Tech Pulls Back From Records The S&P 500 fell from its all time high Monday. The Dow declined 0.8% with JPMorgan leading bank stocks lower. The Nasdaq fell 0.3%. JPMorgan’s weak investment banking fees raised concerns about the deal making recovery timeline.

The pullback was modest but breaks the momentum that carried indexes to records. With the S&P 500 just 30 points from 7,000, any hesitation near that psychological level matters technically.
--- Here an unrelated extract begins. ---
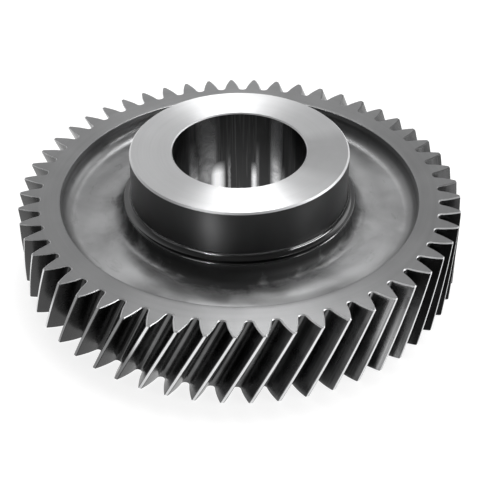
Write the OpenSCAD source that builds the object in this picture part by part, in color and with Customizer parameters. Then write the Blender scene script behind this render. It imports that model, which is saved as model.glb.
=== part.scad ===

Dollar Rebounds After Investigation News The dollar recovered to near a one month high Wednesday after CPI data. The rebound follows Monday’s decline when the Powell investigation broke. Central bankers and Jamie Dimon expressed public support for Powell and Fed independence. Markets believe the investigation won’t actually undermine the Fed’s credibility.

But that assumes Trump backs off or the DOJ finds nothing. If the investigation escalates, dollar weakness and bond volatility return quickly. Currency markets are betting this is political theater rather than a real threat to Fed independence.

Tesla Ahead of Earnings Tesla shares traded near $449.29 Monday. Wolfe Research called 2026 a “pivotal” year for full self driving and robotaxis. Tesla releases Q4 results January 28. Analysts forecast 2026 deliveries of 1.8 million vehicles.

The stock has consolidated in a tight range ahead of earnings. Expectations are high for FSD progress and robotaxi commercialization timelines. Any disappointment on those fronts could pressure the stock despite solid vehicle delivery numbers.

Microsoft AI Infrastructure Strategy Microsoft launched Community First AI Infrastructure on January 13. The company pledged to build AI data centers with community engagement and will partner with local communities in the first half of 2026. The strategy aims to secure power and permits faster than rivals.

This addresses the infrastructure bottleneck that hurt Oracle and Broadcom in December. Getting ahead of permitting and power supply issues gives Microsoft an edge in the AI infrastructure race.